Crazy About Guns and Peggy
There is a great movie featuring a fantastic actress you’ve probably never heard of.
The movie is Gun Crazy (1950) and the actress is Peggy Cummins.
Peggy Cummins was brought to America from her native Britain in late 1945 by 20th Century-Fox head Darryl F. Zanuck. She was selected to play the lead in the movie version of Forever Amber. For those of you too young to remember, this scandalous book was the biggest best seller since Gone with the Wind, and every actress in Hollywood wanted to play brazen Amber, a femme fatale of the 17th century.
After five weeks of filming, Cummins was deemed too young for the part and replaced by Linda Darnell. The resulting film made money but was a critical fiasco.
Zanuck put Peggy Cummins in several films (The Late George Apley and Moss Rose) but her American career never took off. Before returning to England, Cummins made one last film in the U.S.: Gun Crazy.
Gun Crazy is probably the greatest B film ever made. The two-killers-on-the-lam crime drama was a precursor to Bonnie and Clyde and is today considered one of the seminal film noirs with Peggy’s performance as the evil predatory Annie Laurie Starr one of the most memorable performances in film history.
Director Joseph H. Lewis' brilliant direction—including the bank heist scene filmed in one long take—makes this film totally unique. Cummins is selfish, evil, and totally self-centered, and even admits to co-star John Dall (Rope) that "I'm bad...but I'll try awfully hard to be good."

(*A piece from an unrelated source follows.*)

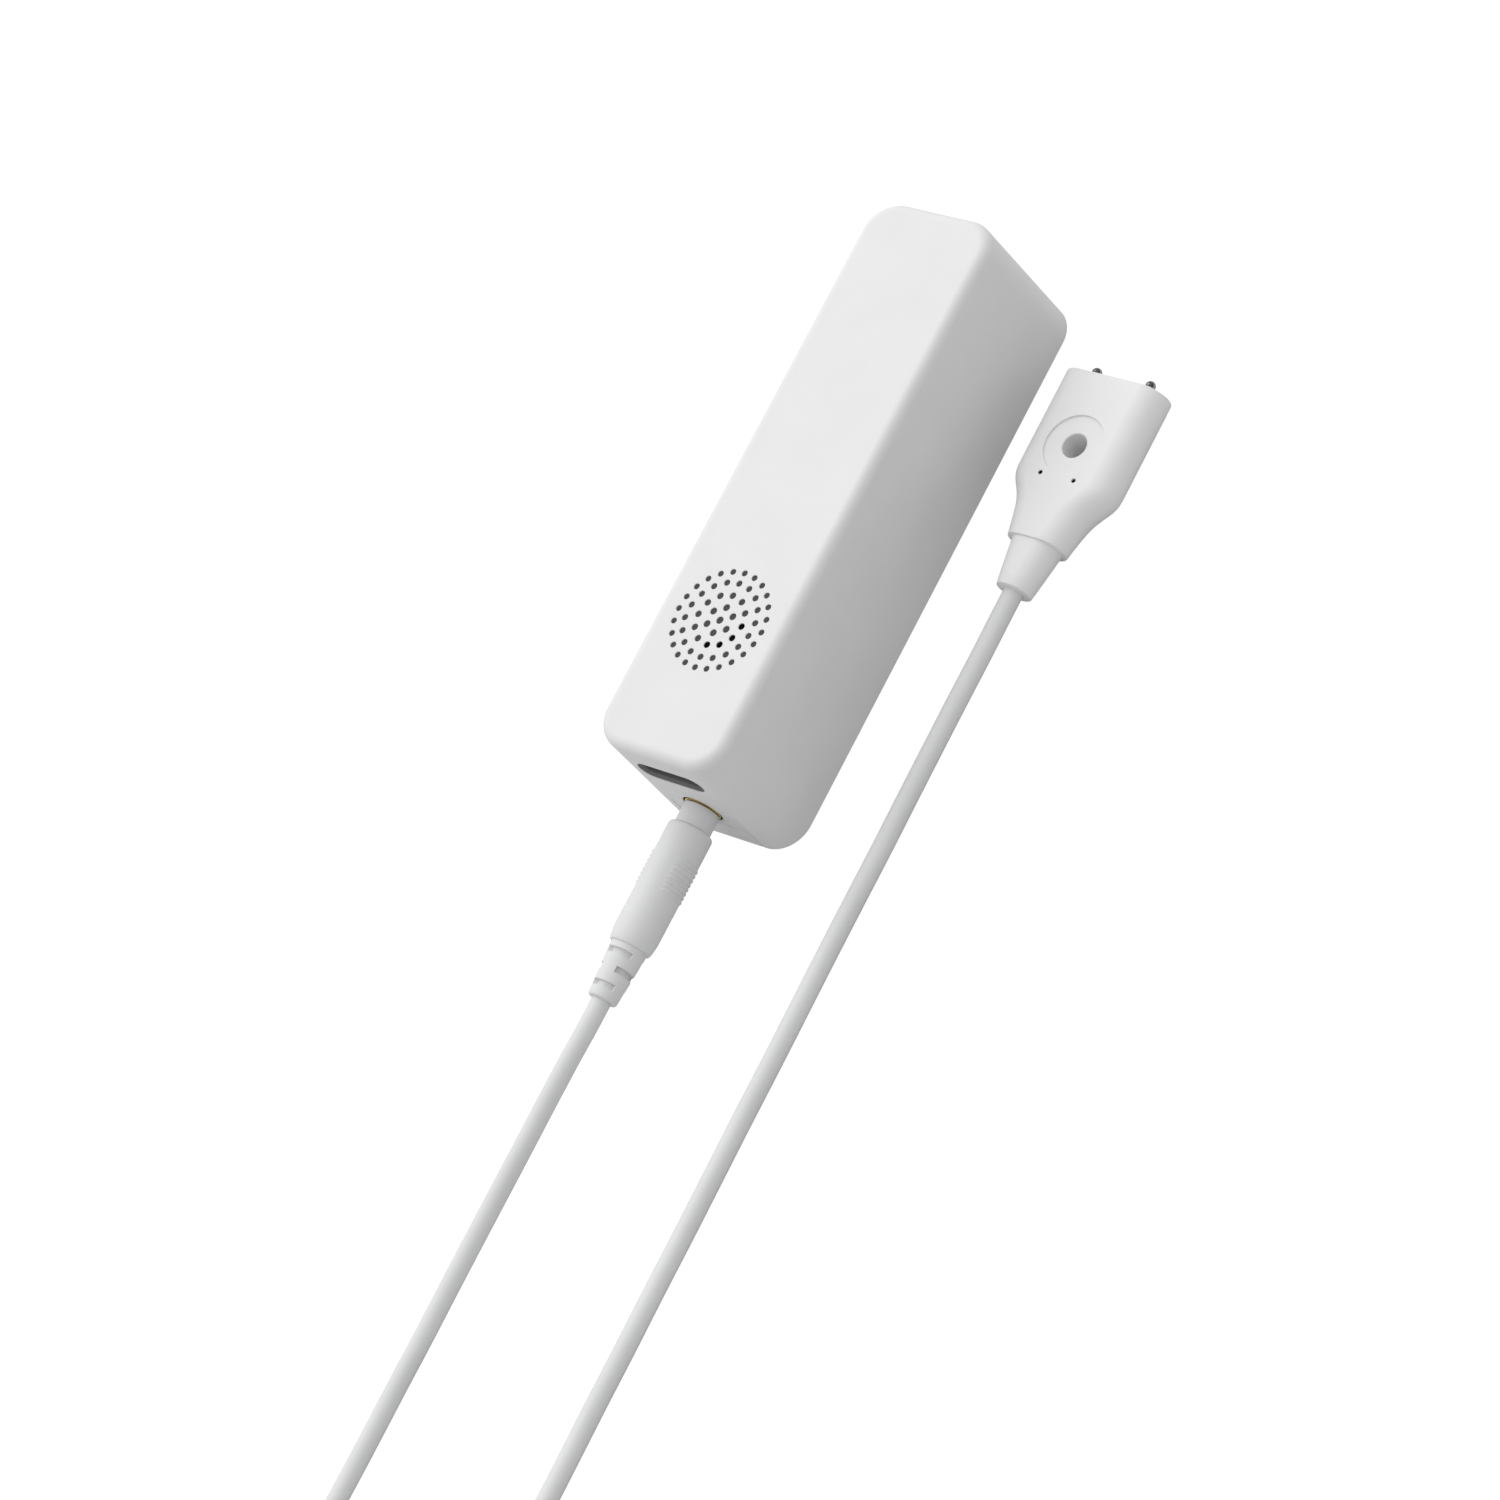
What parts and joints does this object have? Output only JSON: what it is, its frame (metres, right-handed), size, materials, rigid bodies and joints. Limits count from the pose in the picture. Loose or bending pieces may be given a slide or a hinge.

But Annie is all bad. And she will lie, steal, or kill to get what she wants.
Director Lewis talked about his instructions to both actors: "I told John, 'Your cock's never been so hard.' And I told Peggy, 'You're a female dog in heat and you want him.' I turned them loose. I didn't have to give them more directions."
If you haven't seen Gun Crazy, rent or buy it and you will see the gorgeous Peggy Cummins give a performance that makes Faye Dunaway's Bonnie look like a girl scout.
Peggy Cummins is alive and well in England and she will always have this great jewel of a film as a permanent record of her sublime beauty and talent. As Michael Adams wrote in Movieline in 2009, Gun Crazy was "made for a measly $400,000 in 30 days [but] the results were pure pop poetry and years ahead of its time."